By now, the conclusion being drawn is somewhere between resignation and accusations of foul play. It's unreasonable; it’s really not Russia that is at fault here, but figure skating. (Though an online petition challenging the ruling has received over 1,000,000 signatures.) Did Adeina Sotnikova really earn that score she got? Who the fuck knows, right? She hopped out of a jump—but the jump was harder than Yuna Kim’s jumps, so she still wins. Fine. Whatever.

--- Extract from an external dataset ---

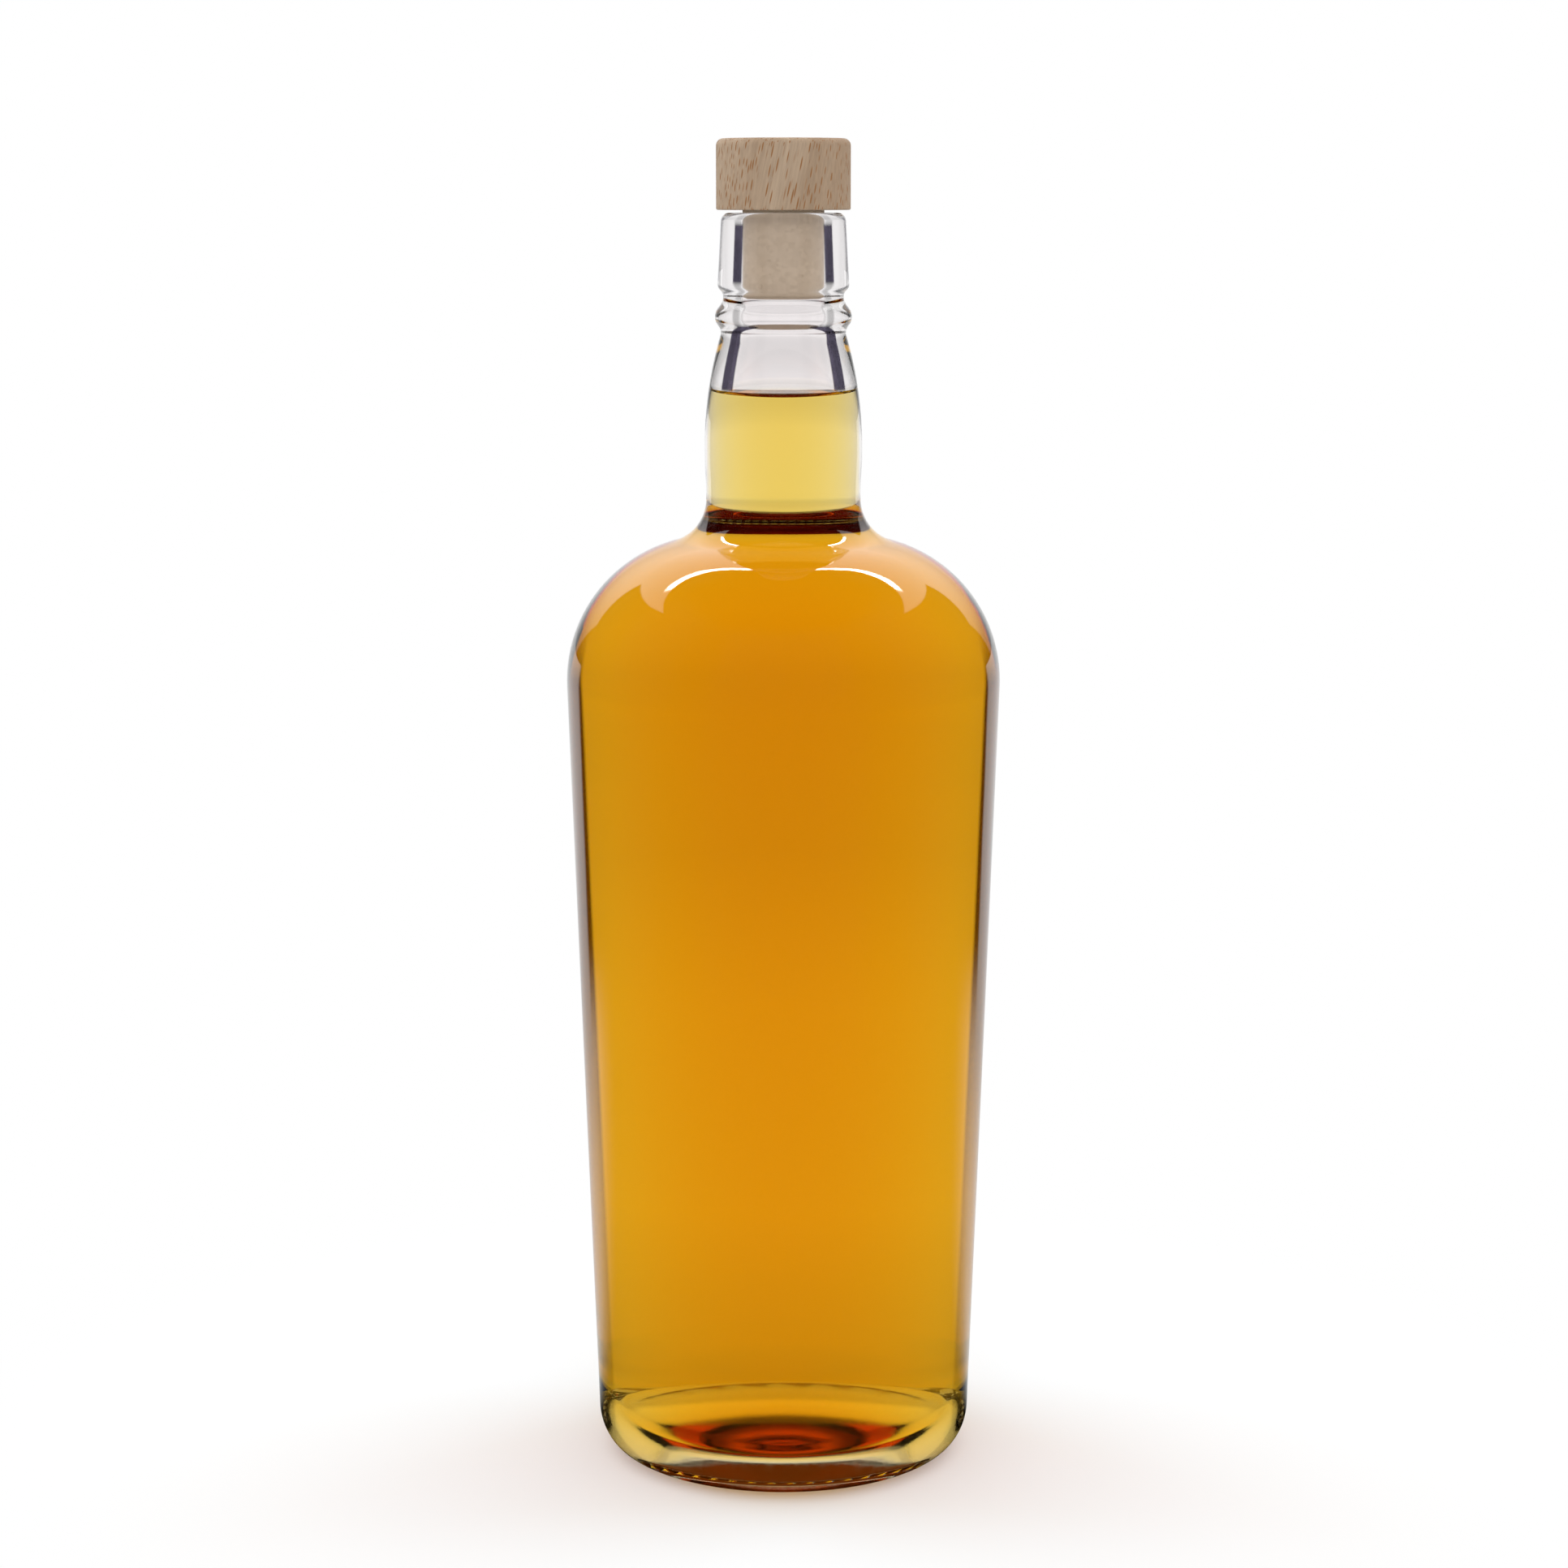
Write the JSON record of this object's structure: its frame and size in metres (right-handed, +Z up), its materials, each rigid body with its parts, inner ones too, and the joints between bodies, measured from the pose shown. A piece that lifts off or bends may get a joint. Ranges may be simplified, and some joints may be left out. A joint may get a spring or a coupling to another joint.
{
  "type": "glass bottle",
  "caption": "Round tapering clear glass spirits bottle with rounded shoulders, a bulged neck and a wooden-headed cork stopper, filled with amber liquid.",
  "frame": {"origin": "on the bottle's axis, in the plane that its bearing ring stands on", "axes": "+Z up along the bottle's axis, X and Y across; the bottle is round, so X and Y are free"},
  "size_m": [0.0966, 0.0966, 0.296],
  "materials": {
    "clear_glass": "polished clear flint glass",
    "amber_liquid": "clear amber liquid",
    "cork": "fine even pale cork",
    "beech": "smooth untreated beech with short ray flecks"
  },
  "bodies": {
    "bottle": {"glass_bottle": "clear_glass", "amber_spirit": "amber_liquid"},
    "stopper": {"cork_shank": "cork", "wooden_head": "beech"}
  },
  "joints": [
    {"name": "stopper_pull", "type": "slide", "parent": "bottle", "child": "stopper", "axis": [0, 0, 1], "range_m": [0, 0.04]}
  ]
}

What's more troubling to me is that we choose the impossible standards of figure skating over the brawling, straightforward competition of hockey for our women’s sports—and it is women, largely, who are choosing it. I think I see why, as I said above. But it still makes me a little sad. Is Yuna Kim going back to Korea finding herself wanting? Are any of these women? I hope not. Anyone who watched Kim skate could not have any doubts about her mastery of the sport. She is arresting, graceful, and poised in a way that no other skater out there was today. And even though I fall for it, I am not interested in naming Adelina Sotnikova the enemy here, just as it’s not Tara Lipinski who was Michelle Kwan’s enemy in 1998. The real competition is with something nameless, much larger, and much more threatening than another woman looking for gold.